Other Authors: Silbey, Susan S.
Format: Thesis
Published: Massachusetts Institute of Technology 2024
Online Access:https://hdl.handle.net/1721.1/155910
https://orcid.org/0000-0002-5827-9652
Description
Summary:Culture is both mechanism and outcome of coordinated social action. First, culture enables people to come together and act in a collective fashion—enabling coordination both within and across teams in organizational settings. Second, coordinated action produces, shifts, and reinforces culture over time. In this dissertation, I examine the relationship between culture and coordination through three studies. In Chapter 1, I examine how employees from different areas of functional expertise can work together to create a shared culture enabling further coordination. Leveraging ethnographic data from an academic research setting, I find that safety professionals enacted a shared culture of safe and sustainable research by teaching researchers how to integrate safety and sustainability into their research, rather than handling compliance tasks for them. In Chapter 2, co-authored with Ray Reagans, we examine how managers and firms can foster cultures that enable individuals from various underrepresented groups to succeed. Organizations face a tradeoff in managing diversity: individuals from different stigmatized groups prefer different diversity cultures because they are represented at different levels within organizations.

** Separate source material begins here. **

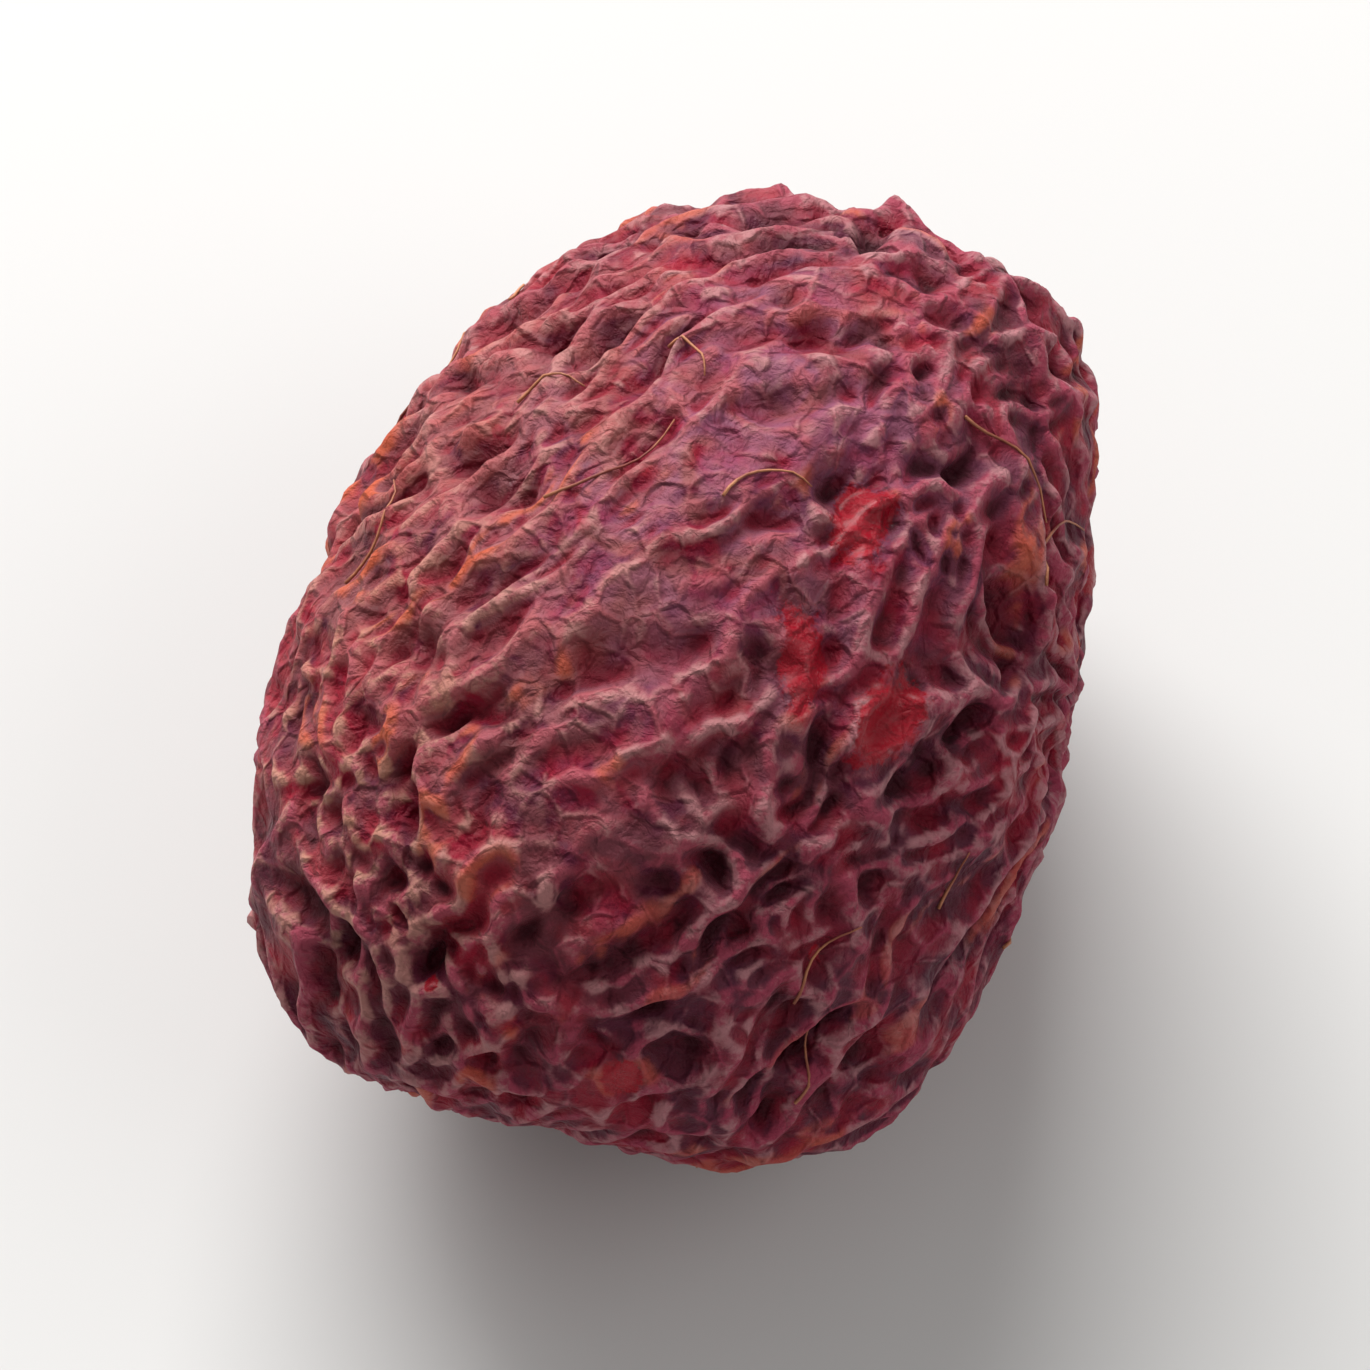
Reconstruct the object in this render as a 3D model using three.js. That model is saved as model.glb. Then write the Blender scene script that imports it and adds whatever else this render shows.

We find that organizations can align individuals from different groups to perform better under the same culture by focusing on a general sense of individuation, allowing them to move beyond the tradeoff grounded in representation. Specifically, we find that organizations can do this by creating a culture that frames each person as an individual rather than a member of a group and in turn valuing equality of all individuals regardless of background. Finally, in Chapter 3, I examine how individuals online allocate their attention to various cultural tastes. I find that, in the online world, freedom of exploration allowing individuals to participate across multiple communities enables connections to form between generic and specialty communities, which would otherwise rely on separate audiences in the offline world. While the internet may not shift the overall distribution of attention away from generic communities toward a greater variety of specialty communities, it enables cross-cutting discussion and engagement across these communities, increasing exposure to diverse tastes.